I went to the Washington County Real Estate Expo at W&J and the room had that feeling—not forced energy, but actual momentum. Over a hundred vendor booths. People not standing around waiting for something to happen, but actually talking about projects.
Why Vendor Count Matters
A regional real estate expo succeeds or fails on who shows up. A hundred vendor booths in Washington County in 2025 isn't normal. It signals that people believe there's activity. Developers don't commit booth space to a region they think is stalled. Contractors don't show up for events in markets without work. The breadth of participation—residential builders, commercial brokers, architects, investors—says multiple sectors see opportunity.
What matters more than the number, though, is the ratio of locals to outsiders. These weren't consultants visiting from New York. These were people actually working in Washington County, which means they're seeing activity on the ground and expect more. That's different from a cheerleading event. That's people making capital allocation decisions.
The Panels Were Substantive
The conversation wasn't vague. Local officials talked about specific infrastructure projects, zoning changes, challenges in getting development approvals faster. They acknowledged the real friction points—coordination across municipalities, funding constraints, the fact that some projects that make sense are hard to finance through traditional channels.
That kind of honesty is rare at these events and more valuable than it sounds. An investor or developer can walk into the room knowing the conversation isn't about wishful thinking. It's about what actually needs to happen and what the region is committing to do. When officials acknowledge constraints, it means they understand the work involved. They're not going to green-light a project without thinking about what it takes to execute.
The Announcement That Mattered
Mid-event came news that Washington Mall had secured an anchor tenant. That's the kind of story that doesn't sound dramatic in isolation but changes what's possible on the ground. An empty anchor means the whole corridor is frozen. Tenants won't commit if the anchor is dark. Landlords won't invest. Traffic disappears. An occupied anchor is the baseline condition for anything else to build on.
I think about that as an operator. If I'm evaluating commercial space in Washington County, an anchor tenant in the regional mall shifts the conversation. It means there's demand. It means the developer has conviction. It means deals are closing. That's the kind of signal that changes capital allocation.
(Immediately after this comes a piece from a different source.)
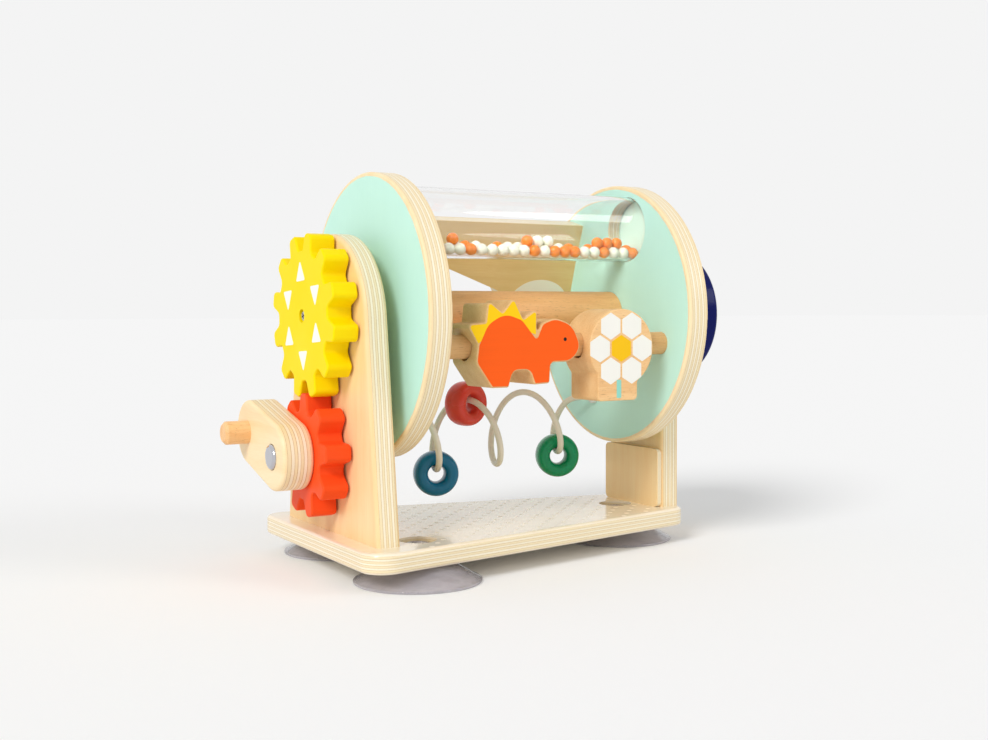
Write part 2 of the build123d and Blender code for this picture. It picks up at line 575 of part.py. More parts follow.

What These Events Are Actually For
Regional real estate expos aren't really about the event itself. They're about concentrated visibility. All the people working in a market in one room. All the activity on display. All the conversations happening at once. You learn more in three hours at the expo than in three months of individual conversations because context compresses.
For someone investing in or developing in Washington County or the Mon Valley, these events are essential. You see who's active. You hear what the conversation is. You understand where the region thinks the work is. You meet the people actually making decisions. If you're serious about operating in a region, you show up for these events. You don't just read about them.